Interpreting reductionist models in systems biology

I find reductionism invaluable when modelling systems biology. My background in physics has hammered in to me that a model should be as large as it needs to be but no larger. I will by no means argue against heavy reductionism, but I recently came to realise that I have been thinking about models in a way which may not be accurate.

When approaching a complicated biological issue with a reductionistic view I often ask myself “What basic interaction logic is causing the dynamics we observe experimentally?". From there, I can either try to reduce our pre-existing knowledge about the system to a minimal reaction network that is capable of reproducing what I’m after. Or, I can ignore the known interactions and start building an hypothesis based on what dynamical properties the experimental data is implying must exit. Does the dynamics seem bistable? Then I would need a positive feedback somewhere. Is the system responding to changes in input rather than absolute levels? Then it must have some mechanism of precise adaptation.

Regardless of how I conduct my reasoning, I will end up with a small reaction network which I will use to represent the action of a much larger, real, network. This method helps cutting to the heart of what biochemical architecture is actually important for the observed dynamics. However, during model definition, I would use rather dogmatic take on how to translate an hypothesis into mathematics. I (and I think most systems biologists) would build my systems of differential equations following a specific pattern of writing down production, transfer and degradation terms. These terms are populated with parameters which have dimension and supposedly have some meaning in the real biological system of study. A degradation rate parameter, for example, is mappable to the rate at which a molecule is degraded. Or is it?

We assume such simple mappability between the model terms and reality, but is this an accurate way of thinking? I don’t think that it is news for most systems biologists that this mapping is imperfect but I also don’t think that the issue is explored as fully as it should be.

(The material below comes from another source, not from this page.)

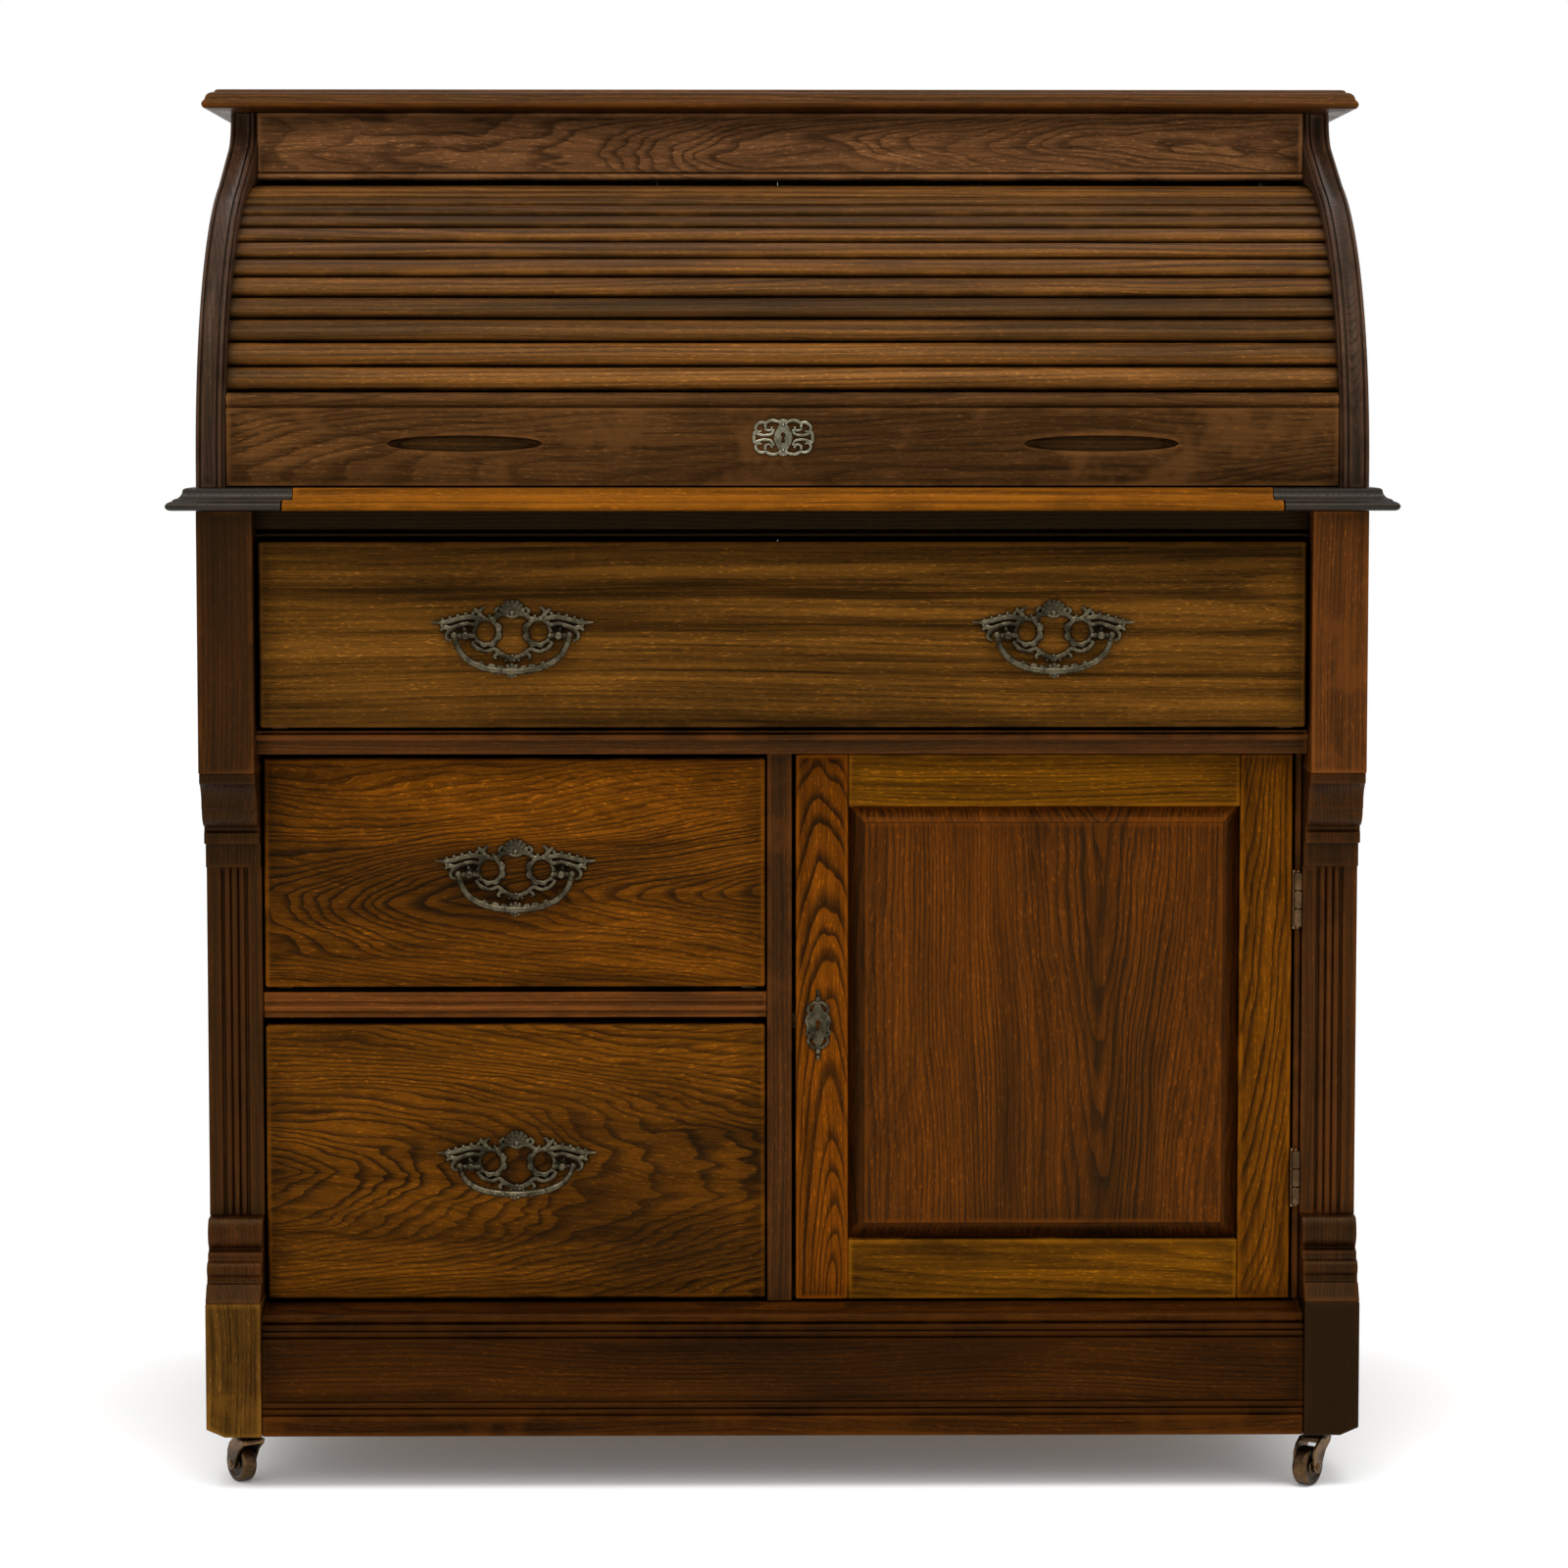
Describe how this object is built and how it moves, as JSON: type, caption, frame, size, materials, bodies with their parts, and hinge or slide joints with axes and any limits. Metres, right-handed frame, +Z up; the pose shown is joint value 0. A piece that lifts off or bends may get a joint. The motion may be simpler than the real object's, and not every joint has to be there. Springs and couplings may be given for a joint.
{
  "type": "roll top desk",
  "caption": "Small roll top desk on casters: S-shaped sides with a tambour curtain, a pull-out writing slide, a wide drawer, side drawers with bail pulls and a panelled cupboard door.",
  "frame": {"origin": "middle of the plan, on the floor under the casters", "axes": "+X to the sitter's right as they face the desk, -Y is the front, +Z up"},
  "size_m": [0.92, 0.56, 1.08],
  "materials": {
    "frame_wood": "aged satin varnish",
    "dark_wood": "dark satin varnish",
    "frieze_wood": "satin varnish over figured grain",
    "slide_wood": "satin varnish",
    "tambour_wood": "satin varnish",
    "drawer_wood": "satin varnish over bold open grain",
    "inner_wood": "bare wood, dulled with age",
    "aged_brass": "aged, dull silvery olive",
    "caster_brass": "aged brown"
  },
  "bodies": {
    "root": {"front_post_left": "frame_wood", "front_post_right": "frame_wood", "rear_post_left": "frame_wood", "rear_post_right": "frame_wood", "side_panel_left": "frame_wood", "side_panel_right": "frame_wood", "lower_back_panel": "inner_wood", "plinth": "frame_wood", "bottom_board": "inner_wood", "top_drawer_rail": "frame_wood", "left_drawer_rail": "frame_wood", "partition": "frame_wood", "cupboard_shelf": "inner_wood", "under_desk_rail": "frame_wood", "desk_cap_left": "dark_wood", "desk_cap_right": "dark_wood", "desk_floor": "inner_wood", "roll_side_left": "dark_wood", "roll_side_right": "dark_wood", "frieze_board": "frieze_wood", "upper_back_panel": "inner_wood", "top_board": "frame_wood", "gallery": "inner_wood"},
    "writing_slide": {"writing_slide": "slide_wood"},
    "tambour": {"tambour_curtain": "tambour_wood", "lift_rail": "tambour_wood", "tambour_escutcheon": "aged_brass"},
    "top_drawer": {"top_drawer_front": "drawer_wood", "top_drawer_box": "inner_wood", "top_drawer_bottom": "inner_wood", "pull_plate_top_left": "aged_brass", "pull_plate_top_right": "aged_brass"},
    "upper_left_drawer": {"upper_left_drawer_front": "drawer_wood", "upper_left_drawer_box": "inner_wood", "upper_left_drawer_bottom": "inner_wood", "pull_plate_upper": "aged_brass"},
    "lower_left_drawer": {"lower_left_drawer_front": "drawer_wood", "lower_left_drawer_box": "inner_wood", "lower_left_drawer_bottom": "inner_wood", "pull_plate_lower": "aged_brass"},
    "bail_top_left": {"pull_bail_top_left": "aged_brass"},
    "bail_top_right": {"pull_bail_top_right": "aged_brass"},
    "bail_upper": {"pull_bail_upper": "aged_brass"},
    "bail_lower": {"pull_bail_lower": "aged_brass"},
    "door": {"door_stile_lock": "drawer_wood", "door_stile_hinge": "drawer_wood", "door_rail_top": "drawer_wood", "door_rail_bottom": "drawer_wood", "door_panel": "drawer_wood", "door_escutcheon": "aged_brass", "door_hinge_upper": "aged_brass", "door_hinge_lower": "aged_brass"},
    "caster_front_left": {"caster_fork_front_left": "caster_brass"},
    "wheel_front_left": {"caster_wheel_front_left": "caster_brass"},
    "caster_front_right": {"caster_fork_front_right": "caster_brass"},
    "wheel_front_right": {"caster_wheel_front_right": "caster_brass"},
    "caster_rear_left": {"caster_fork_rear_left": "caster_brass"},
    "wheel_rear_left": {"caster_wheel_rear_left": "caster_brass"},
    "caster_rear_right": {"caster_fork_rear_right": "caster_brass"},
    "wheel_rear_right": {"caster_wheel_rear_right": "caster_brass"}
  },
  "joints": [
    {"name": "slide_pull", "type": "slide", "parent": "root", "child": "writing_slide", "axis": [0, -1, 0], "range_m": [0, 0.22]},
    {"name": "tambour_roll", "type": "hinge", "parent": "root", "child": "tambour", "pos_m": [0, -0.023, 0.78], "axis": [-1, 0, 0], "range_deg": [0, 65]},
    {"name": "top_drawer_pull", "type": "slide", "parent": "root", "child": "top_drawer", "axis": [0, -1, 0], "range_m": [0, 0.32]},
    {"name": "upper_left_drawer_pull", "type": "slide", "parent": "root", "child": "upper_left_drawer", "axis": [0, -1, 0], "range_m": [0, 0.3]},
    {"name": "lower_left_drawer_pull", "type": "slide", "parent": "root", "child": "lower_left_drawer", "axis": [0, -1, 0], "range_m": [0, 0.3]},
    {"name": "bail_swing_top_left", "type": "hinge", "parent": "top_drawer", "child": "bail_top_left", "pos_m": [-0.204, -0.255, 0.656], "axis": [-1, 0, 0], "range_deg": [0, 85]},
    {"name": "bail_swing_top_right", "type": "hinge", "parent": "top_drawer", "child": "bail_top_right", "pos_m": [0.204, -0.255, 0.656], "axis": [-1, 0, 0], "range_deg": [0, 85]},
    {"name": "bail_swing_upper", "type": "hinge", "parent": "upper_left_drawer", "child": "bail_upper", "pos_m": [-0.204, -0.223, 0.472], "axis": [-1, 0, 0], "range_deg": [0, 85]},
    {"name": "bail_swing_lower", "type": "hinge", "parent": "lower_left_drawer", "child": "bail_lower", "pos_m": [-0.204, -0.223, 0.247], "axis": [-1, 0, 0], "range_deg": [-50, 35]},
    {"name": "door_swing", "type": "hinge", "parent": "root", "child": "door", "pos_m": [0.394, -0.2175, 0.35], "axis": [0, 0, 1], "range_deg": [0, 95]},
    {"name": "caster_swivel_front_left", "type": "hinge", "parent": "root", "child": "caster_front_left", "pos_m": [-0.411, -0.219, 0.04], "axis": [0, 0, 1], "continuous": true},
    {"name": "caster_roll_front_left", "type": "hinge", "parent": "caster_front_left", "child": "wheel_front_left", "pos_m": [-0.41788, -0.20917, 0.015], "axis": [-0.8192, -0.5736, 0], "continuous": true},
    {"name": "caster_swivel_front_right", "type": "hinge", "parent": "root", "child": "caster_front_right", "pos_m": [0.411, -0.219, 0.04], "axis": [0, 0, 1], "continuous": true},
    {"name": "caster_roll_front_right", "type": "hinge", "parent": "caster_front_right", "child": "wheel_front_right", "pos_m": [0.40378, -0.22858, 0.015], "axis": [0.7986, -0.6018, 0], "continuous": true},
    {"name": "caster_swivel_rear_left", "type": "hinge", "parent": "root", "child": "caster_rear_left", "pos_m": [-0.411, 0.24, 0.04], "axis": [0, 0, 1], "continuous": true},
    {"name": "caster_roll_rear_left", "type": "hinge", "parent": "caster_rear_left", "child": "wheel_rear_left", "pos_m": [-0.42019, 0.24771, 0.015], "axis": [-0.6428, -0.766, 0], "continuous": true},
    {"name": "caster_swivel_rear_right", "type": "hinge", "parent": "root", "child": "caster_rear_right", "pos_m": [0.411, 0.24, 0.04], "axis": [0, 0, 1], "continuous": true},
    {"name": "caster_roll_rear_right", "type": "hinge", "parent": "caster_rear_right", "child": "wheel_rear_right", "pos_m": [0.39972, 0.2441, 0.015], "axis": [-0.342, -0.9397, 0], "continuous": true}
  ]
}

A model which fully enumerates all the reactions that makes up a biological system can be defined in our dogmatic way without a problem (given that the system is fully known). Its parameters have a real correspondence with measurables in the biological systems. And, if you populate the models with measured parameters and initial conditions, the model will behave just like the biological system does. However, a reductionist model is different. Consider what would happen if you reduced a system with a hundred components and intermediate steps to a model where the two components $A$ and $B$ interact with each other. If we now define our model using the same methods as we would for the fully enumerated model we would end up with the same production and degradation rate parameters. If we first measured the production and degradation rates of $A$ and $B$ and then used these values in the model, what would we get? The model would most likely not be able to recapitulate the observed dynamics.

If we instead do parameter inference the other way, by tuning them such that they make the model dynamics fit data, we may get model/data agreement. But, do we then get agreement between $A$'s degradation rate in the model and the one we measure in the system? Probably not. This is because when we fitted the reduced model to data, we forced the terms that we let remain to perform the action which in reality is performed by many separate reactions. If the real system has a time-delay between the production of $A$ and the perception of the subsequent signalling by $B$ then this delay will somehow have to be baked into some of the remaining terms. The degradation rate constant of $A$ is then not doing what we defined it to do, which is to represent the degradation of $A$. Rather, it is being fitted to best approximate the combination of $A$'s degradation as well as all of the actions that would have been performed by bits of the network that we simplified away. The mappability of parameters, or even entire terms, to reality is thus compromised.

This is not the end of the world, but it may warrant some introspection to what we are doing when we model. Even with the mappability broken, I still think that one can glean a lot of information from these models. And, I think that the reductionistic approach is net positive. However, I question whether the method of model definition which I have seen taught is actually justifiable. The terms defined for a model is generally drawn from a library of terms which represent common biochemical processes or small sets thereof (the Michaelis-Menten function, the hill function, linear degradation/dilution, diffusion, etc.). But, if we know that the terms and parameters of the reductionist model is not mappable to single biochemical events, why do we define them as if they were?

I’m not trying to throw the baby out with the bathwater here. I fully concede that the whole point of reductionism is to reduce the complexity of a problem. It would, therefore, not be a good idea to invent new terms to re-introduce the full complexity of the system. But I do think that it would be a good idea to expand our library of terms to ones which concisely represents the actions of larger sub-networks. For example, arbitrarily long linear multi-step pathways can be accurately represented using a two-parameter gamma distributed delay. I also think that one should conceptually separate the fully enumerated model and the reductionist model. They are fundamentally different, why should they share the same building blocks? Furthermore, both the education and the nomenclature we use surrounding systems biology modelling tends to conflate the meaning of mathematical terms for these two ways of modelling. Let’s try to stop that.